■ **Written request**: Repeat, exactly, the run of lines that opens with the line containing "addMesh('back_rear_panel', backRearPanel(), leather);" and closes with the line containing "record = json.load(file)", and leave all other lines out.

[Begin]

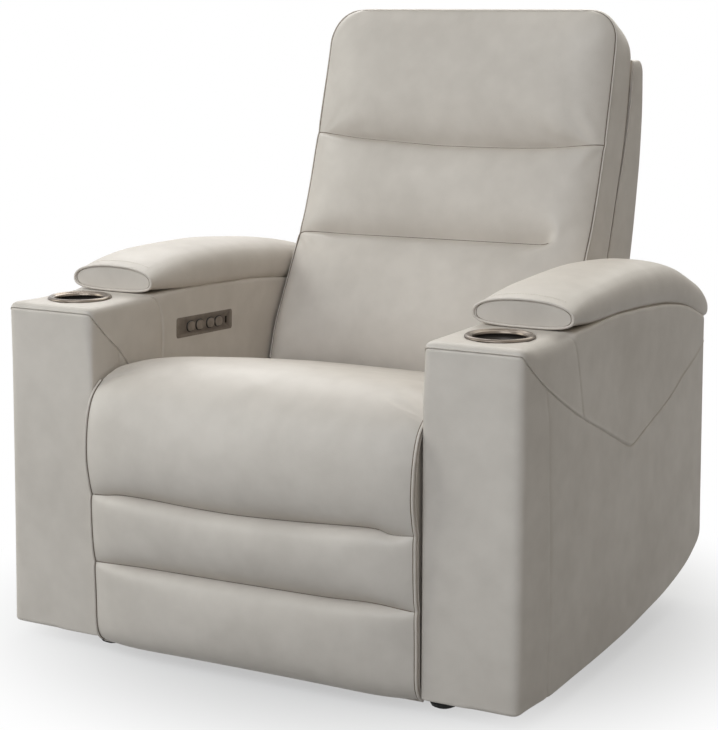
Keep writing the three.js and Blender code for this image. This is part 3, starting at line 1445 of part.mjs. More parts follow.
function addDrives() {
  const tubeTop = CROSS_TUBE_HEIGHT + CROSS_TUBE_DIAMETER / 2 + SEAT_GAP;
  const tubeRear = REAR_TUBE_DEPTH + CROSS_TUBE_DIAMETER / 2;
  const reclineRear = Math.max(tubeRear, REAR_RAIL_DEPTH + REAR_RAIL_THICKNESS) + OVERRUN;
  addMesh(
    'recline_drive',
    driveUnit(RECLINE_DRIVE_PLACE, FRONT_TUBE_DEPTH - CROSS_TUBE_DIAMETER / 2, reclineRear, tubeTop, -1),
    blackPlastic,
  );
  const lugDepth = REAR_RAIL_DEPTH - SLIDER_LENGTH / 2;
  const lugTop = RAIL_TOP - REAR_RAIL_HEIGHT / 2;
  const sliderTop = tubeTop + DRIVE_RAIL_HEIGHT;
  const reach = SLIDER_LENGTH / 2 - SEAT_GAP;
  const lugShape = shapeOf([
    [lugDepth - reach, sliderTop + SLIDER_WALL / 2],
    [lugDepth + reach, sliderTop + SLIDER_WALL / 2],
    [lugDepth + reach, lugTop],
    [lugDepth, lugTop],
  ]);
  lugShape.holes.push(
    roundHole(new THREE.Vector2(lugDepth + reach / 3, (lugTop + sliderTop) / 2), PIN_DIAMETER / 2),
  );
  const lug = plateAlongX(
    lugShape,
    RECLINE_DRIVE_PLACE - RECLINE_LUG_THICKNESS / 2,
    RECLINE_DRIVE_PLACE + RECLINE_LUG_THICKNESS / 2,
  );
  addMesh(
    'recline_slider',
    join(railSlider(RECLINE_DRIVE_PLACE, lugDepth, tubeTop), lug),
    zincSteel,
  );
  const driveRear = REAR_RAIL_DEPTH - SEAT_GAP - GEARBOX_LENGTH + OVERRUN;
  addMesh(
    'footrest_drive',
    driveUnit(FOOTREST_DRIVE_PLACE, FOOTREST_DRIVE_FRONT, driveRear, FOOTREST_DRIVE_HEIGHT, 1),
    blackPlastic,
  );
  addMesh(
    'footrest_slider',
    railSlider(FOOTREST_DRIVE_PLACE, driveRear - SLIDER_LENGTH, FOOTREST_DRIVE_HEIGHT),
    zincSteel,
  );
}

// Power box behind the rear tube: rounded housing, vents in its top, inlet in its rear
function powerBox() {
  const front = REAR_TUBE_DEPTH + CROSS_TUBE_DIAMETER / 2 + SEAT_GAP;
  const middle = front + POWER_BOX_DEPTH / 2;
  const housing = new THREE.ExtrudeGeometry(
    roundedShape(POWER_BOX_LENGTH, POWER_BOX_DEPTH, POWER_BOX_CORNER),
    { depth: POWER_BOX_HEIGHT, bevelEnabled: false, curveSegments: SMALL_ARC_STEPS },
  ).translate(POWER_BOX_PLACE, middle, CROSS_TUBE_HEIGHT - POWER_BOX_HEIGHT / 2);
  const inlet = block(
    INLET_WIDTH,
    2 * INLET_DEPTH,
    INLET_HEIGHT,
    POWER_BOX_PLACE,
    front + POWER_BOX_DEPTH,
    CROSS_TUBE_HEIGHT,
  );
  const vents = Array.from({ length: VENT_COUNT }, (_, i) =>
    block(
      VENT_WIDTH,
      POWER_BOX_DEPTH / 2,
      2 * VENT_DEPTH,
      POWER_BOX_PLACE + ((i + 0.5) / VENT_COUNT - 0.5) * (POWER_BOX_LENGTH - 2 * POWER_BOX_CORNER),
      middle,
      CROSS_TUBE_HEIGHT + POWER_BOX_HEIGHT / 2,
    ),
  );
  return cut(housing, inlet, ...vents);
}

// Assembly

for (const [side, sign] of [['left', 1], ['right', -1]]) {
  const group = new THREE.Group();
  group.scale.x = sign;
  part.add(group);
  addArm(side, group, sign < 0);
  addMesh(`base_side_${side}`, baseSide(), darkSteel, group);
  addMesh(`arm_glide_${side}`, armGlide(), rubber, group);
  const railMiddle = basePlatePlane + PLATE_GAUGE / 2;
  const footHeight = BASE_RAIL_BOTTOM - SEAT_GAP;
  addMesh(
    `rail_foot_front_${side}`,
    roundFoot(RAIL_FOOT_DIAMETER, footHeight, railMiddle, FRONT_FOOT_DEPTH),
    rubber,
    group,
  );
  addMesh(
    `rail_foot_rear_${side}`,
    roundFoot(RAIL_FOOT_DIAMETER, footHeight, railMiddle, REAR_FOOT_DEPTH),
    rubber,
    group,
  );
  addMesh(`seat_plate_${side}`, seatPlate(), darkSteel, group);
  addMesh(`footrest_bracket_${side}`, footrestBracket(), darkSteel, group);
  addMesh(`rear_link_${side}`, footrestLink(rearLinkTop, rearLinkFoot), darkSteel, group);
  addMesh(`front_link_${side}`, footrestLink(frontLinkTop, frontLinkFoot), darkSteel, group);
  addMesh(`coupler_${side}`, coupler(), darkSteel, group);
  addMesh(`back_side_${side}`, backSide(), leather, group);
  addMesh(`back_upright_${side}`, backUpright(), darkSteel, group);
}

addMesh('front_cross_tube', crossTube(FRONT_TUBE_DEPTH), darkSteel);
addMesh('rear_cross_tube', crossTube(REAR_TUBE_DEPTH), darkSteel);
addMesh('control_plate', controlPlate(), bronze);
buttonShares.forEach((share, i) => addMesh(`button_${i + 1}`, button(share), blackPlastic));
addMesh('power_box', powerBox(), blackPlastic);
addDrives();

addMesh(
  'seat_front_rail',
  seatRail(FRONT_RAIL_DEPTH, FRONT_RAIL_THICKNESS, FRONT_RAIL_HEIGHT),
  plywood,
);
addMesh(
  'seat_rear_rail',
  seatRail(REAR_RAIL_DEPTH, REAR_RAIL_THICKNESS, REAR_RAIL_HEIGHT),
  plywood,
);
addMesh('seat_springs', seatSprings(), zincSteel);
addMesh('seat_cushion', seatCushion(), leather);

addMesh('footrest_board', footrestBoard(), plywood);
addMesh('footrest_pad', footrestPad(), leather);
addMesh(
  'footrest_torque_tube',
  barAlongX(
    TORQUE_TUBE_DIAMETER / 2,
    -linkPlane + SEAT_GAP,
    linkPlane - SEAT_GAP,
    torqueTubeCentre.x,
    torqueTubeCentre.y,
  ),
  darkSteel,
);

addMesh('back_rear_panel', backRearPanel(), leather);
addMesh('back_cushion', backCushion(), leather);
addMesh('back_cross_rail', backCrossRail(), darkSteel);
addMesh('headrest_drive', headrestDrive(), blackPlastic);
addMesh('headrest_bail', headrestBail(), zincSteel);
addMesh('headrest_frame', headrestFrame(), darkSteel);
addMesh('headrest_cushion', headCushion(), leather);

export default part;
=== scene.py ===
"""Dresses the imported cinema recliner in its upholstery, seams, trim and finishes.

Every outline below is written in millimetres. Depth is measured back from the front of the arms,
height up from the floor, and side to side from the middle of the seat, with +X on the sitter's left.
"""

from __future__ import annotations

import json
import logging
import math
from collections.abc import Callable, Sequence
from dataclasses import dataclass
from enum import Enum

import bmesh
import bpy
import numpy as np
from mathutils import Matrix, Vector
from mathutils.bvhtree import BVHTree

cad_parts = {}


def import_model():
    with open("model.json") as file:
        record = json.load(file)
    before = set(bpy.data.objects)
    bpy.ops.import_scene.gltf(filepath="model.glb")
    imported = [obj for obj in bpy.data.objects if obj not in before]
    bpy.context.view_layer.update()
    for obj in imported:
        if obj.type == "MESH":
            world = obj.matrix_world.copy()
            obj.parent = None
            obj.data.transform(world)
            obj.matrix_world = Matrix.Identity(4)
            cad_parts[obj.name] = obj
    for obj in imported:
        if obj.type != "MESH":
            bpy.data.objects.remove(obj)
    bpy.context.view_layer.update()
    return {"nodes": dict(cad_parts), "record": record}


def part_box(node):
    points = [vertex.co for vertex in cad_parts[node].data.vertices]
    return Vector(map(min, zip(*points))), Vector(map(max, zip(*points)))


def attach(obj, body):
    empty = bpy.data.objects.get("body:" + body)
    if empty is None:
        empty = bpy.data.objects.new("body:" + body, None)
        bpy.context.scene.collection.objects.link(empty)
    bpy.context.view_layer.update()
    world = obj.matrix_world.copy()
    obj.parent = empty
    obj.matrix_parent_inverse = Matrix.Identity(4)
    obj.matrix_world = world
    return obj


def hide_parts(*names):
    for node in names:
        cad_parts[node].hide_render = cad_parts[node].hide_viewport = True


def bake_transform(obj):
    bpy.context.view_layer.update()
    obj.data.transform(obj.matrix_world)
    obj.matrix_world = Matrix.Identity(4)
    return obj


LOG = logging.getLogger("recliner")
MM = 0.001
NORMAL_REACH = 9.0
ROLL_POWER = 2.6
SEAM_LIFT = 0.2
THREAD_LIFT = 0.3
MERGE_DISTANCE = 0.02

Points = Sequence[tuple[float, ...]]
Triple = tuple[float, float, float]


class Side(Enum):
    """The two sides of the seat, as the sitter has them."""

    LEFT = 1
    RIGHT = -1

    @property
    def word(self) -> str:
        """The side's name as the nodes spell it."""
        return self.name.lower()


class Surface(Enum):
    """The finishes of this seat."""

    LEATHER = "leather_hide"
    WELT = "leather_welt"
    THREAD = "sewing_thread"
    LINING = "dust_lining"
    DARK_STEEL = "painted_steel"
    ZINC = "plated_steel"
    BRONZE = "dark_bronze"
    PLASTIC = "black_moulding"
    RUBBER = "black_rubber"
    PLYWOOD = "birch_plywood"
    WELL = "cup_well_lining"
    # Painted seam shade: dark matte cords laid where sewn grooves and welts cast shade.
    SEAM = "seam_shadow"


# Curves and point lattices


def smooth_function(pairs: Points) -> Callable[[np.ndarray], np.ndarray]:
    """Makes a smooth function through a few given pairs, without overshoot.

    Args:
        pairs: (input, output) pairs with rising inputs.

    Returns:
        A function of an array, level beyond its ends.
    """
    xs, ys = np.array(pairs, float).T
    steps = np.diff(xs)
    slopes = np.diff(ys) / steps
    tangents = np.concatenate([[slopes[0]], np.zeros(len(xs) - 2), [slopes[-1]]])
    for i in range(1, len(xs) - 1):
        if slopes[i - 1] * slopes[i] > 0:
            before, after = 2 * steps[i] + steps[i - 1], steps[i] + 2 * steps[i - 1]
            tangents[i] = (before + after) / (before / slopes[i - 1] + after / slopes[i])

    def read(values: np.ndarray) -> np.ndarray:
        """Reads the function at the given inputs."""
        v = np.clip(values, xs[0], xs[-1])
        i = np.clip(np.searchsorted(xs, v) - 1, 0, len(xs) - 2)
        t = (v - xs[i]) / steps[i]
        return (
            ys[i] * (1 + 2 * t) * (1 - t) ** 2
            + tangents[i] * steps[i] * t * (1 - t) ** 2
            + ys[i + 1] * t * t * (3 - 2 * t)
            + tangents[i + 1] * steps[i] * t * t * (t - 1)
        )

    return read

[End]

■ **Solution for this problem**:
addMesh('back_rear_panel', backRearPanel(), leather);
addMesh('back_cushion', backCushion(), leather);
addMesh('back_cross_rail', backCrossRail(), darkSteel);
addMesh('headrest_drive', headrestDrive(), blackPlastic);
addMesh('headrest_bail', headrestBail(), zincSteel);
addMesh('headrest_frame', headrestFrame(), darkSteel);
addMesh('headrest_cushion', headCushion(), leather);

export default part;
=== scene.py ===
"""Dresses the imported cinema recliner in its upholstery, seams, trim and finishes.

Every outline below is written in millimetres. Depth is measured back from the front of the arms,
height up from the floor, and side to side from the middle of the seat, with +X on the sitter's left.
"""

from __future__ import annotations

import json
import logging
import math
from collections.abc import Callable, Sequence
from dataclasses import dataclass
from enum import Enum

import bmesh
import bpy
import numpy as np
from mathutils import Matrix, Vector
from mathutils.bvhtree import BVHTree

cad_parts = {}


def import_model():
    with open("model.json") as file:
        record = json.load(file)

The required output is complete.